Recently, I interviewed with a self-advertised “top” company, with the initial assumption that they were a decent engineering organization. However, the actual technical interview they conducted proved me totally wrong.
The interview lasted around 55 minutes, with around 25 minutes of product discussion and Q&A with a manager whose English was incomprehensible. But let’s just consider that part unfortunate and unimportant, and focus instead on the actual 30-minute technical discussion, which I think was insightful in terms of software engineering and product development in general.
If I had only 30 minutes to know how much a person knew about modern software engineering, what would I discuss? Probably incremental development, continuous delivery and learning, domain modeling and refactoring, quality control, technical and organizational scalability, site reliability, and some other things I can’t think of now (my bad).
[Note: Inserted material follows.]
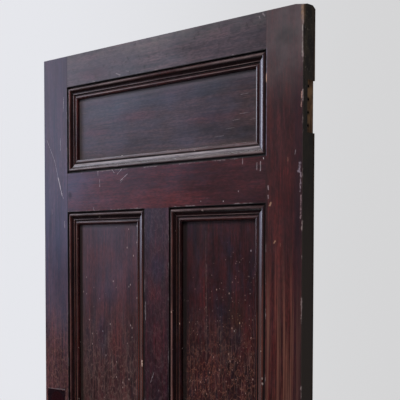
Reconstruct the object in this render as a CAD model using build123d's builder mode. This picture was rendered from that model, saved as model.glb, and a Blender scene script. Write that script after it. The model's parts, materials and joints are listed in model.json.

These matters can be explored through direct high-level questions or discussed in the context of a concrete example. I initially thought the latter was the case when I was asked to design a Document Search service. But what the interviewer tried to get at was anything but a service useful in some way to the product and end users: how I would design a scalable vector search database, and how I would implement batch processing and a map-reduce engine. What followed was a series of miscommunications between two people thinking at different levels of abstraction - me thinking about choosing the appropriate tools for the job, and him trying to build “scalable,” general-purpose platforms.
Which brings me to my main point: what should be the focus of an engineer building software products for a particular domain? It should never be platform building, which is one level of abstraction below the requirement. The hallmark of progress in all domains of thought is an increasing level of abstraction. We think less about unimportant details, abstract them away, take them for granted, then use them as tools to solve higher-order problems. Where would geometry be if every proof required a demonstration of the Pythagorean theorem? Where would software engineering be if we were still working with assembly language? Granted, assumptions and theories are challengeable, abstractions sometimes leak, and platforms sometimes don’t meet all our needs and require adjustments. But only minor changes and tricks are justifiable, not major modifications and rebuilds, because: 1, The cost of building and testing a new platform is too high, especially for a product team, and 2, If the original tool is so bad for our purpose, why did we choose it in the first place?
The product engineers who take on such platform-building endeavors are, at best, wasted assets. The companies that value such technical “skills” will probably end up with average products built by a bunch of average engineers - never skilled enough, but always thinking they are working for a PaaS company.